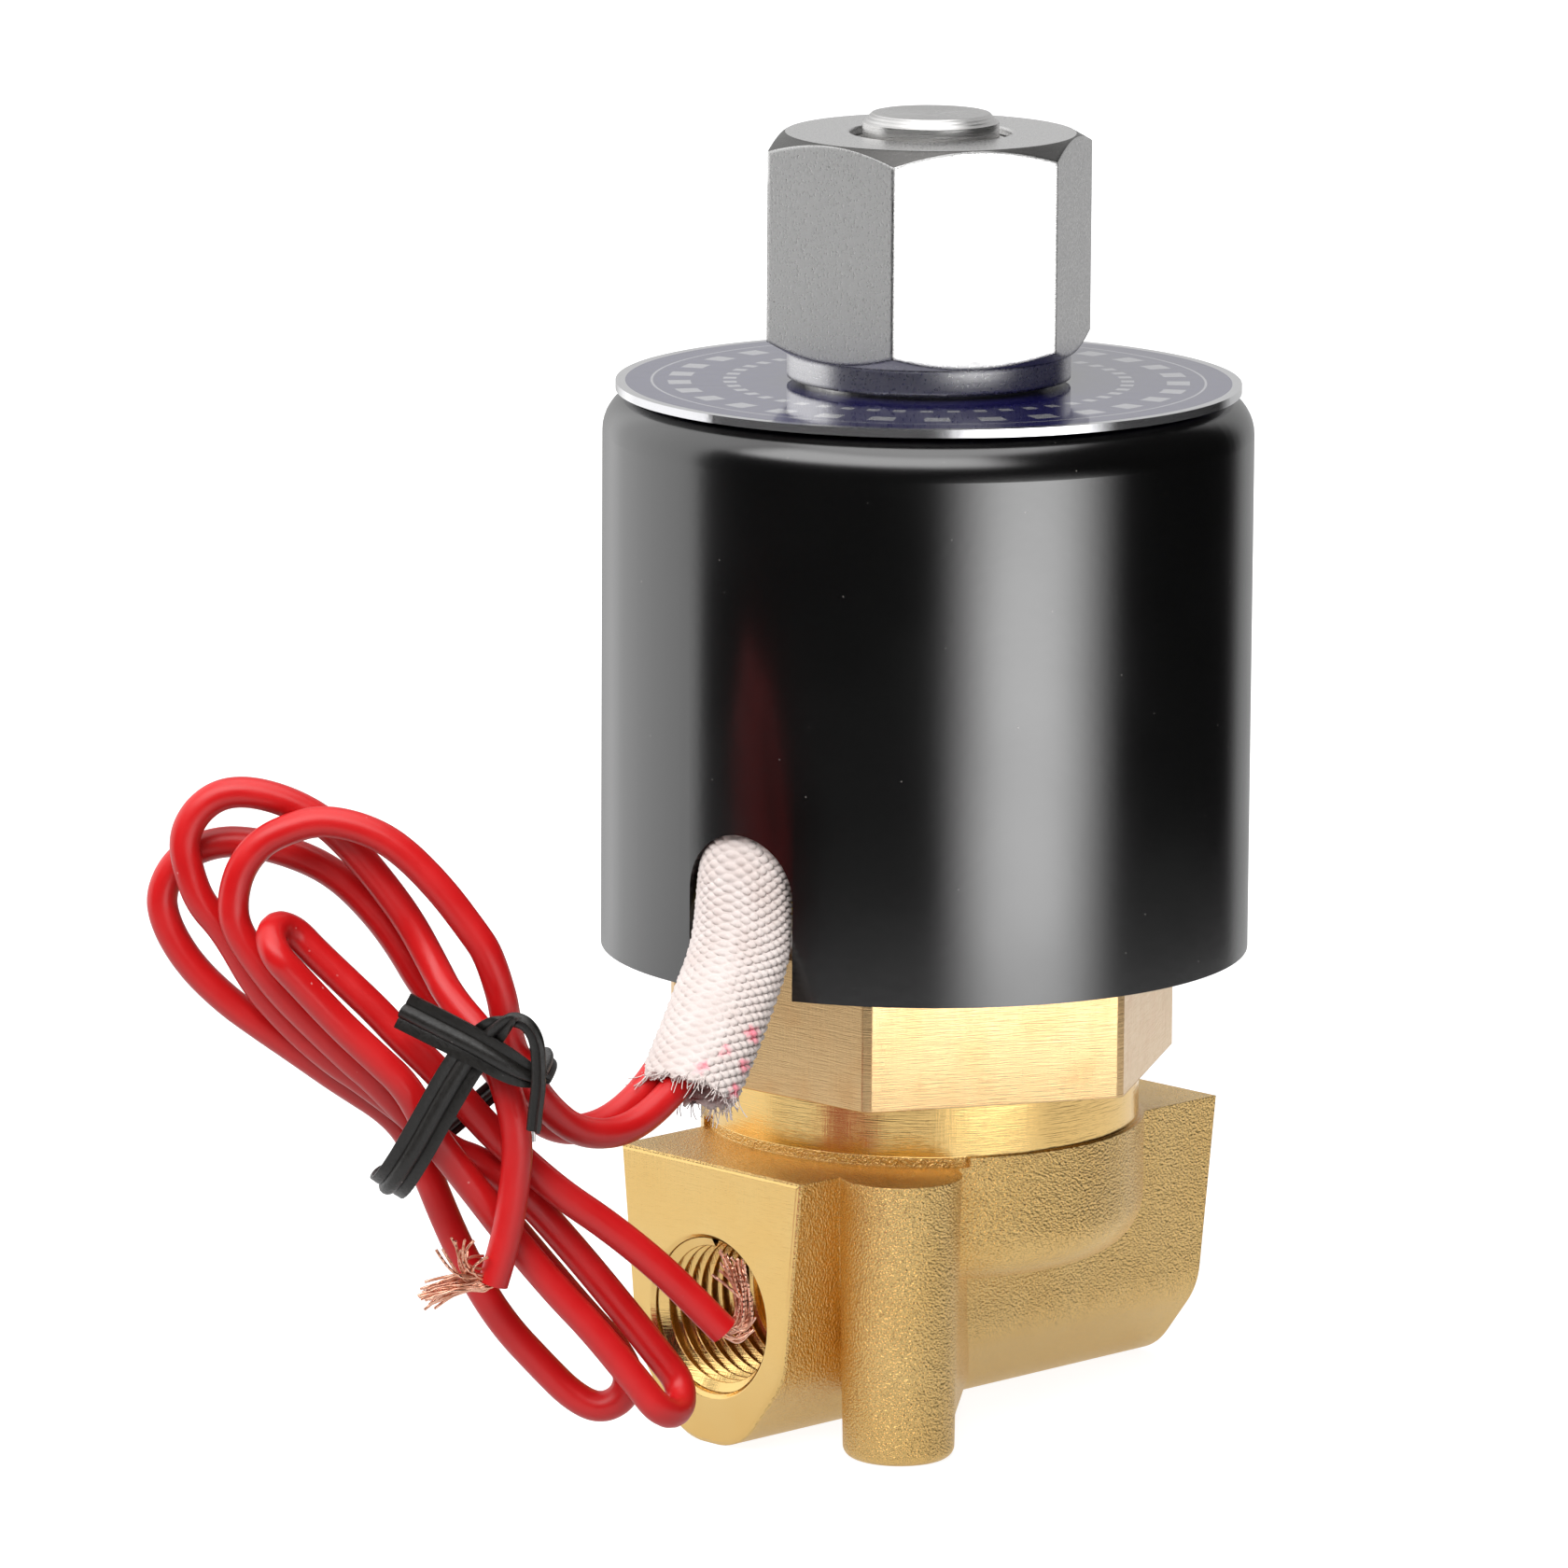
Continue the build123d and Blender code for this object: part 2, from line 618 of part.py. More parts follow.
os.makedirs("parts", exist_ok=True)
write_valve()
write_coil()
write_leads()
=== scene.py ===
import json
import math
import random

import bpy
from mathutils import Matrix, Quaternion, Vector


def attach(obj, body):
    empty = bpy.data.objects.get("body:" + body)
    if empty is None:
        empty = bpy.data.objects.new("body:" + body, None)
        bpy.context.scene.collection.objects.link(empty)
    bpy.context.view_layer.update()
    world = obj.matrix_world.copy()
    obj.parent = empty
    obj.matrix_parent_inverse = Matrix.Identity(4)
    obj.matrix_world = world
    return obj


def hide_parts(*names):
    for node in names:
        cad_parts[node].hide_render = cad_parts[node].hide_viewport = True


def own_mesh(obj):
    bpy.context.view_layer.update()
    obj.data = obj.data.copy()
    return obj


# Looks of a small brass solenoid valve.
# Metres, in the part's own frame: +Z up the stem, -X out of the inlet.
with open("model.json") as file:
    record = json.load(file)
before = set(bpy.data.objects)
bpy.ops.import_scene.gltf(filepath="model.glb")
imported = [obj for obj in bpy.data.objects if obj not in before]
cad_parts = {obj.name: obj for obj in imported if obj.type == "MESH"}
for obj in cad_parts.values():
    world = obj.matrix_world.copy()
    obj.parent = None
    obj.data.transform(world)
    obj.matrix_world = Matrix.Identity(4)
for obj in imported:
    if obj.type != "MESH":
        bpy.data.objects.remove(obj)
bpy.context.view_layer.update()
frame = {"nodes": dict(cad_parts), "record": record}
NODES = frame["nodes"]
MM = 0.001

# ---- sizes shared with the part, in millimetres --------------------------------------------------
PARCEL_TURN = -45.4          # the tied leads hang in a plane at this angle to the ports
COIL_TURN = 10.25            # from the inlet side to the side where the leads come out
WIRE_D = 1.85
LEAD_GAP = 1.95

PORT_Z = 8.0
PORT_FACE_X = 18.5
PORT_ROOT_R = 4.85
PORT_CREST_R = 4.283
PORT_PITCH = 0.907
PORT_THREAD_LENGTH = 8.6
PORT_THREAD_SETBACK = 0.2    # the thread starts this far inside the port face
PORT_CUT_R = (5.3, 5.4)      # the cut surface of a port ends just outside its bevelled mouth
PORT_CUT_X = (8.0, 9.0)      # and just beyond its floor
BODY_SKIRT_TOP_Z = 18.1

CORE_R = 6.0
CORE_FACE_Z = 43.0
SHADING_R = (4.1, 4.9)
SHADING_DEPTH = 1.4
STUD_FOOT_Z = 62.0
STUD_ROOT_R = 4.36
STUD_CREST_R = 4.92
STUD_PITCH = 1.0
THREAD_ROOT_OVERLAP = 0.03   # the ridges' roots are this far inside the stud
THREAD_SHARP = 35            # degrees; a thread's flanks meet its crest at less than most edges
RUN_OUT_Z = 78.4             # where the stud's thread ends in a plain ring
RUN_OUT_LENGTH = 0.2
RING_R = 4.82
DOG_R = 4.18                 # the plain, bevelled point above that ring
DOG_Z = 78.9
DOG_FILLET = 0.15
DOG_BEVEL = 0.55
STUD_TOP_Z = 80.4
TURNED_RINGS = 34.0          # turning lines on stainless steel, in radians to a millimetre
WINDING_RIDGES = 21.0        # turns of the winding, in radians to a millimetre

NUT_ARC_Z = 76.0             # the nut's upright edges end below this, in arcs
LABEL_RIM_R = (18.6, 30.0)   # bare foil, from the edge of the print outwards
LABEL_LINE_R = (16.9, 17.05)
LABEL_BARS = (((14.6, 16.0), 29), ((11.8, 12.6), 47))    # radii of each ring of bars, and how many

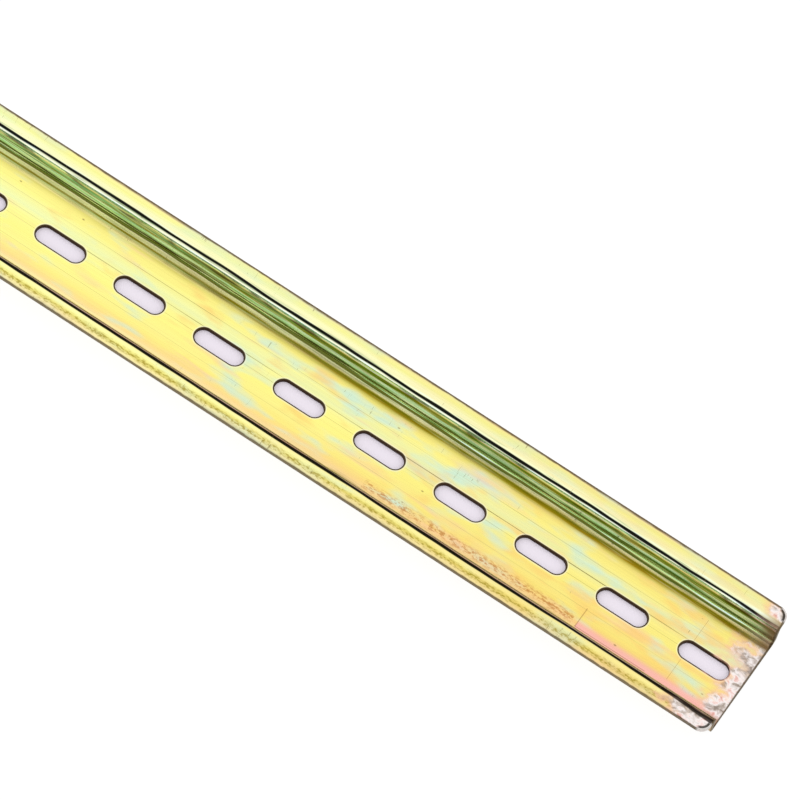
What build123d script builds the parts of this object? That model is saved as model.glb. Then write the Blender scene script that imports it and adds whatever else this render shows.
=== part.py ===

....

**WORK INSTRUCTIONS**
Set down the listing above in full, please, exactly as it appears.

**OUTPUT FOR THIS TASK**
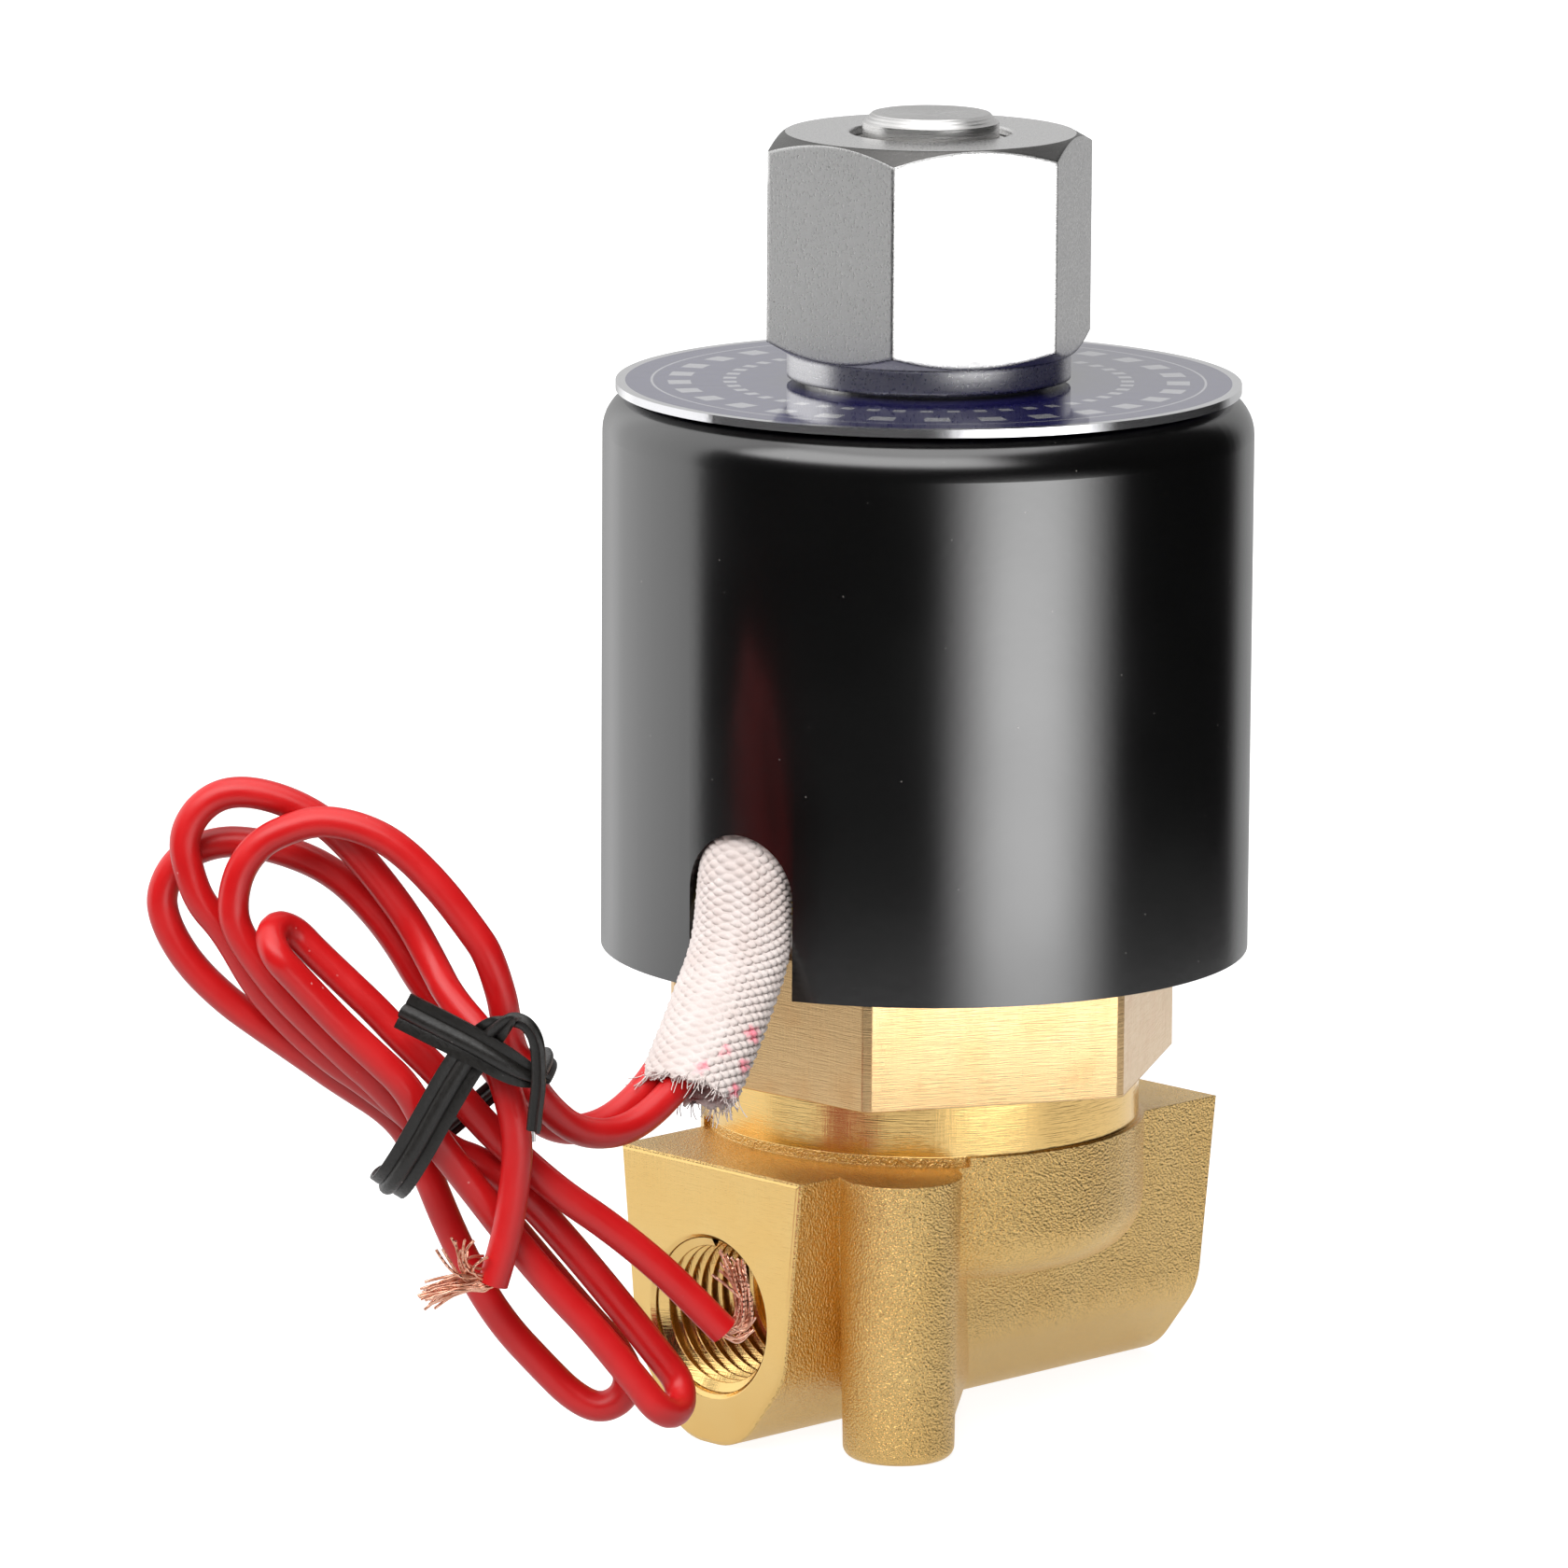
Continue the build123d and Blender code for this object: part 2, from line 618 of part.py. More parts follow.
os.makedirs("parts", exist_ok=True)
write_valve()
write_coil()
write_leads()
=== scene.py ===
import json
import math
import random

import bpy
from mathutils import Matrix, Quaternion, Vector


def attach(obj, body):
    empty = bpy.data.objects.get("body:" + body)
    if empty is None:
        empty = bpy.data.objects.new("body:" + body, None)
        bpy.context.scene.collection.objects.link(empty)
    bpy.context.view_layer.update()
    world = obj.matrix_world.copy()
    obj.parent = empty
    obj.matrix_parent_inverse = Matrix.Identity(4)
    obj.matrix_world = world
    return obj


def hide_parts(*names):
    for node in names:
        cad_parts[node].hide_render = cad_parts[node].hide_viewport = True


def own_mesh(obj):
    bpy.context.view_layer.update()
    obj.data = obj.data.copy()
    return obj


# Looks of a small brass solenoid valve.
# Metres, in the part's own frame: +Z up the stem, -X out of the inlet.
with open("model.json") as file:
    record = json.load(file)
before = set(bpy.data.objects)
bpy.ops.import_scene.gltf(filepath="model.glb")
imported = [obj for obj in bpy.data.objects if obj not in before]
cad_parts = {obj.name: obj for obj in imported if obj.type == "MESH"}
for obj in cad_parts.values():
    world = obj.matrix_world.copy()
    obj.parent = None
    obj.data.transform(world)
    obj.matrix_world = Matrix.Identity(4)
for obj in imported:
    if obj.type != "MESH":
        bpy.data.objects.remove(obj)
bpy.context.view_layer.update()
frame = {"nodes": dict(cad_parts), "record": record}
NODES = frame["nodes"]
MM = 0.001

# ---- sizes shared with the part, in millimetres --------------------------------------------------
PARCEL_TURN = -45.4          # the tied leads hang in a plane at this angle to the ports
COIL_TURN = 10.25            # from the inlet side to the side where the leads come out
WIRE_D = 1.85
LEAD_GAP = 1.95

PORT_Z = 8.0
PORT_FACE_X = 18.5
PORT_ROOT_R = 4.85
PORT_CREST_R = 4.283
PORT_PITCH = 0.907
PORT_THREAD_LENGTH = 8.6
PORT_THREAD_SETBACK = 0.2    # the thread starts this far inside the port face
PORT_CUT_R = (5.3, 5.4)      # the cut surface of a port ends just outside its bevelled mouth
PORT_CUT_X = (8.0, 9.0)      # and just beyond its floor
BODY_SKIRT_TOP_Z = 18.1

CORE_R = 6.0
CORE_FACE_Z = 43.0
SHADING_R = (4.1, 4.9)
SHADING_DEPTH = 1.4
STUD_FOOT_Z = 62.0
STUD_ROOT_R = 4.36
STUD_CREST_R = 4.92
STUD_PITCH = 1.0
THREAD_ROOT_OVERLAP = 0.03   # the ridges' roots are this far inside the stud
THREAD_SHARP = 35            # degrees; a thread's flanks meet its crest at less than most edges
RUN_OUT_Z = 78.4             # where the stud's thread ends in a plain ring
RUN_OUT_LENGTH = 0.2
RING_R = 4.82
DOG_R = 4.18                 # the plain, bevelled point above that ring
DOG_Z = 78.9
DOG_FILLET = 0.15
DOG_BEVEL = 0.55
STUD_TOP_Z = 80.4
TURNED_RINGS = 34.0          # turning lines on stainless steel, in radians to a millimetre
WINDING_RIDGES = 21.0        # turns of the winding, in radians to a millimetre

NUT_ARC_Z = 76.0             # the nut's upright edges end below this, in arcs
LABEL_RIM_R = (18.6, 30.0)   # bare foil, from the edge of the print outwards
LABEL_LINE_R = (16.9, 17.05)
LABEL_BARS = (((14.6, 16.0), 29), ((11.8, 12.6), 47))    # radii of each ring of bars, and how many

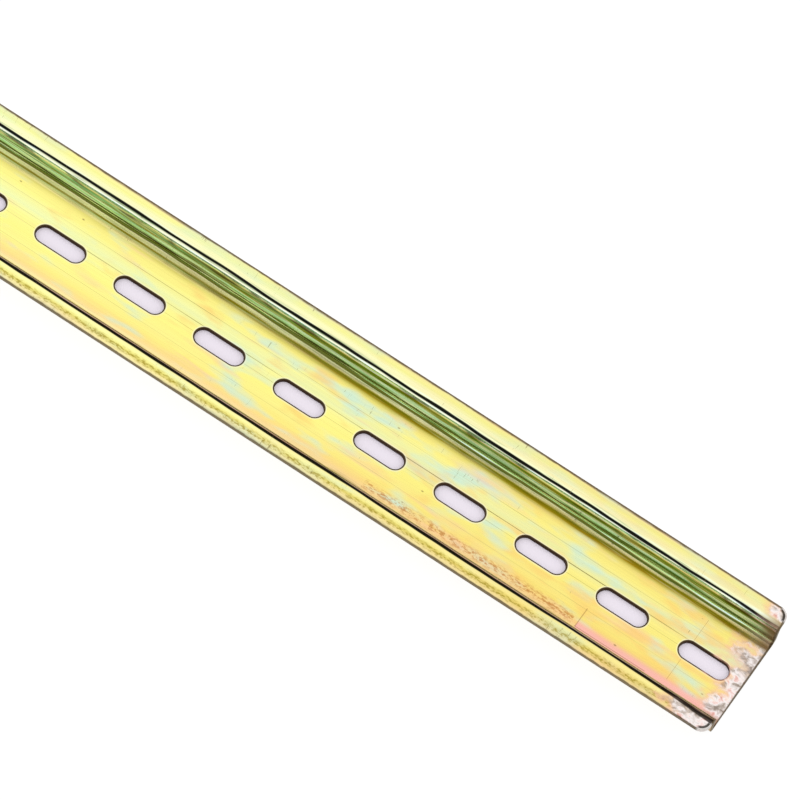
What build123d script builds the parts of this object? That model is saved as model.glb. Then write the Blender scene script that imports it and adds whatever else this render shows.
=== part.py ===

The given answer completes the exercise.